• Your task: Work out how many lines hold "type". Give the number and nothing else.

________________

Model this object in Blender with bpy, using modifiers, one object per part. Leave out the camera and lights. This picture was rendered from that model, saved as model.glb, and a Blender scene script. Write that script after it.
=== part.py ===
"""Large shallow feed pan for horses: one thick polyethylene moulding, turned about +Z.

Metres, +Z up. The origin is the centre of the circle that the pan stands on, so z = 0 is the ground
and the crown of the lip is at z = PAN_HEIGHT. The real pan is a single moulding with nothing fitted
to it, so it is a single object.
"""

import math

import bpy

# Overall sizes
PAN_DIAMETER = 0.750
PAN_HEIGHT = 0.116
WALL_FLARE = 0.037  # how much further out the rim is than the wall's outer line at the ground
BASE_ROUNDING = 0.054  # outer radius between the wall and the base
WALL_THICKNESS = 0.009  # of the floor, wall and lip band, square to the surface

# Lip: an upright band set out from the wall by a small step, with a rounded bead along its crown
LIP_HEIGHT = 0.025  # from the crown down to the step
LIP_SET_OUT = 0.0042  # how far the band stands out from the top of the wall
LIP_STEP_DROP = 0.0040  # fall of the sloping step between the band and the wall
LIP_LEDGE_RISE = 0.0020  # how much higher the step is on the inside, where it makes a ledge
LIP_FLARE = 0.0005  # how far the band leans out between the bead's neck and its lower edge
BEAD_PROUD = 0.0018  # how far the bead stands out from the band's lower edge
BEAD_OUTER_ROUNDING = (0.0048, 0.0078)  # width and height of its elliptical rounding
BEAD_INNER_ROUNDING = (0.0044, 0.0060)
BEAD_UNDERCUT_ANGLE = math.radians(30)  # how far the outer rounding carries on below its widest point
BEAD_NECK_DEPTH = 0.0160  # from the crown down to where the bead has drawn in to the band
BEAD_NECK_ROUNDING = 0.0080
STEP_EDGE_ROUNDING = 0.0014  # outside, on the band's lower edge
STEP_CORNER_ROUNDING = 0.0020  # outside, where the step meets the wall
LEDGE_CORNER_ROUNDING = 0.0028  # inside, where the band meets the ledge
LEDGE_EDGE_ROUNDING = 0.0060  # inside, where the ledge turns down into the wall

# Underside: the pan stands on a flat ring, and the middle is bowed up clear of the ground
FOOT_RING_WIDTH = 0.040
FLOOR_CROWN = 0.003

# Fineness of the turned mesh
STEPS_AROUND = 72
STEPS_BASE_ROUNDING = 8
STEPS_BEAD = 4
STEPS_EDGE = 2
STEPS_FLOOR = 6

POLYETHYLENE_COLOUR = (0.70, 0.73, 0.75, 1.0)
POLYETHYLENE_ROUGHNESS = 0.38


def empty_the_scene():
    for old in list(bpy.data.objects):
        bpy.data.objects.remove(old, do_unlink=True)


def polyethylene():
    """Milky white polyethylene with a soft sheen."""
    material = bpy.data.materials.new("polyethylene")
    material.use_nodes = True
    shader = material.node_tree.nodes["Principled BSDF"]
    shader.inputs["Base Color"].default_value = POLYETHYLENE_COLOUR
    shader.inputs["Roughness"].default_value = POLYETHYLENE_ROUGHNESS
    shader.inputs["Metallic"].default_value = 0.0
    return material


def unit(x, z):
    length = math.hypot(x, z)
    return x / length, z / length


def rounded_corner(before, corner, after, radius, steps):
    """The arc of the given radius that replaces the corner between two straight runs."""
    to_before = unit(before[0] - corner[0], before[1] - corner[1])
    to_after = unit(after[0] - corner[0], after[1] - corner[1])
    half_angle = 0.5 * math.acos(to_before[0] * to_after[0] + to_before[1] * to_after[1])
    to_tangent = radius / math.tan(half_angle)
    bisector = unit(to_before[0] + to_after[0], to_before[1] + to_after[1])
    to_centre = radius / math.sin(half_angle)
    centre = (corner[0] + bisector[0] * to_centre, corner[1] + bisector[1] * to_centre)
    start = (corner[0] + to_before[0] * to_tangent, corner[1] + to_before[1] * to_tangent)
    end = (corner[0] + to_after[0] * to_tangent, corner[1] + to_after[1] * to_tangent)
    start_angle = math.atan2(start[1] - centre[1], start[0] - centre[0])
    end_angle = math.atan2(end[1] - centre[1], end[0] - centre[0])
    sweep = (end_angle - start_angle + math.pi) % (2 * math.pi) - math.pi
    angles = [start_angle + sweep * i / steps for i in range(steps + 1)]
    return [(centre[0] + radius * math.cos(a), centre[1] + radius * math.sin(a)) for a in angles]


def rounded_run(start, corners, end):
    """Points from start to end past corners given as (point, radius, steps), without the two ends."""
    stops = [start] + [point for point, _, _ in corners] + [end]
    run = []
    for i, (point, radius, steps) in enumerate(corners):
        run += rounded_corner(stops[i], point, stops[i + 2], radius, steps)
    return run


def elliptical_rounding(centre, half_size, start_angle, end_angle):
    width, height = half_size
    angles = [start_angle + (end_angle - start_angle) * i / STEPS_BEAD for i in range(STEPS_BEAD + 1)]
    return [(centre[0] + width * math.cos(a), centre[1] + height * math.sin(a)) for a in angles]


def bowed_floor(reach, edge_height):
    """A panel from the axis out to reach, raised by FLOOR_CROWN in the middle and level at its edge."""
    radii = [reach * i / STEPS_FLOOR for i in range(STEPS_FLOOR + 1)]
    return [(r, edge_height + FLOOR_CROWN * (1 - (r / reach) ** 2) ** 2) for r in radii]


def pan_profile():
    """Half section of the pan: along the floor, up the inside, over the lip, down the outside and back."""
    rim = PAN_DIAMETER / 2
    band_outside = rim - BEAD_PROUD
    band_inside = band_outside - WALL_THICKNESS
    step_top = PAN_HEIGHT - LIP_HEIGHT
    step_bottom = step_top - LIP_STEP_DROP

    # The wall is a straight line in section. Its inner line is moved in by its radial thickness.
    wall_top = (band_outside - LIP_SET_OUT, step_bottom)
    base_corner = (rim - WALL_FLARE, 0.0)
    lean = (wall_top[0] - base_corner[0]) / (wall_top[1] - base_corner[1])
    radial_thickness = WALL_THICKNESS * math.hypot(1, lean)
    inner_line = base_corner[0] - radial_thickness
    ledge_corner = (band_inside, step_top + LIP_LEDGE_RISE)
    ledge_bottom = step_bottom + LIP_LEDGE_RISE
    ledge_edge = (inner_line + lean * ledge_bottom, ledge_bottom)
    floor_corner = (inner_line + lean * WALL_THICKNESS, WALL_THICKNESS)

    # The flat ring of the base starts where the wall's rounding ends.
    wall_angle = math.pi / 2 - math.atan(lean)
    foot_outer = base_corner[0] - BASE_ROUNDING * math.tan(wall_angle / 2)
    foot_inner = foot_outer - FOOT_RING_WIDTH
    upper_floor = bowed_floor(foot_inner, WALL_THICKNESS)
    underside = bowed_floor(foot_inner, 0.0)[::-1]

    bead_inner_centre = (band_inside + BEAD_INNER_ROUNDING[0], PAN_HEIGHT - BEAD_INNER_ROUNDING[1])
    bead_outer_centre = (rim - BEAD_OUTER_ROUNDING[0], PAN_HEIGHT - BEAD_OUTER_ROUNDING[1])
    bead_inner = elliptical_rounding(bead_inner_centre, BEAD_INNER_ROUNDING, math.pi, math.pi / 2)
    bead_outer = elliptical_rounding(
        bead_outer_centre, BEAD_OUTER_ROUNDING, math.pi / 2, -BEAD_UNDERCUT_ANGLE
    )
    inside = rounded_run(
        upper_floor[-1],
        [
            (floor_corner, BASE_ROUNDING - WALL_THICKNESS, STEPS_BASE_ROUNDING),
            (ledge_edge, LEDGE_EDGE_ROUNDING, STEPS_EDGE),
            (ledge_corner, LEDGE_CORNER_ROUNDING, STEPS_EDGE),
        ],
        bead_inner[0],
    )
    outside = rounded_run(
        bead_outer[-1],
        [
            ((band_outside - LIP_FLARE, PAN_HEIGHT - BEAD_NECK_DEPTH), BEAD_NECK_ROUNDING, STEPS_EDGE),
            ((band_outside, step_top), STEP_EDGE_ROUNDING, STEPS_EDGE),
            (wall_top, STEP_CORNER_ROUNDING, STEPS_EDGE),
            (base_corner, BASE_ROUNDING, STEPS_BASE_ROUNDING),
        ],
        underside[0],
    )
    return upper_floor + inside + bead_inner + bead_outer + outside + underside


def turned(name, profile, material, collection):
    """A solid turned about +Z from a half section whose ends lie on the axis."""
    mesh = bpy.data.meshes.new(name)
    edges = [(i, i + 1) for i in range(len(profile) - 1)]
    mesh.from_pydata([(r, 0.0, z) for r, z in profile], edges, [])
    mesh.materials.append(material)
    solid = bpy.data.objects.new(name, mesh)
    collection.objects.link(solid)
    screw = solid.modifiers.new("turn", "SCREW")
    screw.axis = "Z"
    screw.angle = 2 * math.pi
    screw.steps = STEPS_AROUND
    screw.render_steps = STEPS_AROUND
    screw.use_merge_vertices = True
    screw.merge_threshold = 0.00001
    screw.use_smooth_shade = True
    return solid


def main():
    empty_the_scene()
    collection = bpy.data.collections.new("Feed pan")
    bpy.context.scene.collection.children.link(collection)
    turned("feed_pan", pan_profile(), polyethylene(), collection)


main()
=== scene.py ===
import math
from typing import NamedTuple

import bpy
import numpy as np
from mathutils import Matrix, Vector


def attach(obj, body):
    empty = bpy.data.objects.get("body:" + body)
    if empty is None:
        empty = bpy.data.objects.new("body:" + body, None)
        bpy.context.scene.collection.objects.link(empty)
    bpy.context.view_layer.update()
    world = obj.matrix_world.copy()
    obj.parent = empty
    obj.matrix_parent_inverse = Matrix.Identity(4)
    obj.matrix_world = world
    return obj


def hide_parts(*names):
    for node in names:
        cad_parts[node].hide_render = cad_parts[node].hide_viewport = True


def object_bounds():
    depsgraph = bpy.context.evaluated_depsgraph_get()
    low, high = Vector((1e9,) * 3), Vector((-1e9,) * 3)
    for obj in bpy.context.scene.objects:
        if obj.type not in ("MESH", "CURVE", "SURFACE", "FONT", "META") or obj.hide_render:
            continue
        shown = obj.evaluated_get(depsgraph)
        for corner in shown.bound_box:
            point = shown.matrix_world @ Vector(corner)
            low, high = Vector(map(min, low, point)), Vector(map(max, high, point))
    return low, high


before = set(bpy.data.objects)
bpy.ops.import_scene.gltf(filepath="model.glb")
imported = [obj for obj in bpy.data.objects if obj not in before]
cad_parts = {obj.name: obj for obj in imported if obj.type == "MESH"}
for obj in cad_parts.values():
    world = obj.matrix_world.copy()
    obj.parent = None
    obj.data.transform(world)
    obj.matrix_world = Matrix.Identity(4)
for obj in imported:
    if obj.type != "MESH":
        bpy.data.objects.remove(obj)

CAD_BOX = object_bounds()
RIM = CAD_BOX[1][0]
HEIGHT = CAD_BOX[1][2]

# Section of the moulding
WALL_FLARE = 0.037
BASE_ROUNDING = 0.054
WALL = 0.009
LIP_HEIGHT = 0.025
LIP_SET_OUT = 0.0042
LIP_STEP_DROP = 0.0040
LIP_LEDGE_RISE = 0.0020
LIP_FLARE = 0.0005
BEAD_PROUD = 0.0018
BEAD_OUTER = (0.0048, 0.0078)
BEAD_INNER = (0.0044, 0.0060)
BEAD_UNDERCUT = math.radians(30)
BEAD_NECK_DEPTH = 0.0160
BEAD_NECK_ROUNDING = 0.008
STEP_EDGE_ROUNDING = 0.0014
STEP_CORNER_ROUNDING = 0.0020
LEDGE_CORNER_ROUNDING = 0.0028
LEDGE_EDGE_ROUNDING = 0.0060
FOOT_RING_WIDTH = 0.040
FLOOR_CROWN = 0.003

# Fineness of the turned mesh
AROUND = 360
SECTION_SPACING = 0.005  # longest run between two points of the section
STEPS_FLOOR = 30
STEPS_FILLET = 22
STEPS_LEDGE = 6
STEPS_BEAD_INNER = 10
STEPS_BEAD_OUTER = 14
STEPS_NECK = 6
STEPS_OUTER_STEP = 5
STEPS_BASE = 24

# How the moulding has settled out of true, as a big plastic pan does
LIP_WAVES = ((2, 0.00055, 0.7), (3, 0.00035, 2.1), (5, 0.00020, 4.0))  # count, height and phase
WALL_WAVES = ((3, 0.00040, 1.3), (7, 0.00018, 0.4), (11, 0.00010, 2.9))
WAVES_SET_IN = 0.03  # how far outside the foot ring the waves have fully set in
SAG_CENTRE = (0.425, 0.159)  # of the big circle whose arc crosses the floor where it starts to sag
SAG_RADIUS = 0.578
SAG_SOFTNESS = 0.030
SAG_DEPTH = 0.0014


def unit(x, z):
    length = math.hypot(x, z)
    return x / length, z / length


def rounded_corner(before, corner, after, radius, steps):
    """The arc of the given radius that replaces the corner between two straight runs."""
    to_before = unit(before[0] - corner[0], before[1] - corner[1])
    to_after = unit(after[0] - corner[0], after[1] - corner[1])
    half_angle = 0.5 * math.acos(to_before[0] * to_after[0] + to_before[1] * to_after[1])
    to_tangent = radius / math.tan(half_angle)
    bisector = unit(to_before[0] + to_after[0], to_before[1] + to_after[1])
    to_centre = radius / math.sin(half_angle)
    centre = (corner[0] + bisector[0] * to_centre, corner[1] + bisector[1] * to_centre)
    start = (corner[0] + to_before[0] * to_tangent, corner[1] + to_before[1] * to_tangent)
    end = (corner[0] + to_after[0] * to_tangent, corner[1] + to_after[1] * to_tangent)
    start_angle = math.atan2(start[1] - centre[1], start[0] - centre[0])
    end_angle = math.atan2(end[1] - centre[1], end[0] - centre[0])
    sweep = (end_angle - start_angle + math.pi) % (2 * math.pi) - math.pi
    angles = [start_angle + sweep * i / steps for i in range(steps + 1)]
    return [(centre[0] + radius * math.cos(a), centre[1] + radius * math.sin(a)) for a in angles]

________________

• Exercise response: 3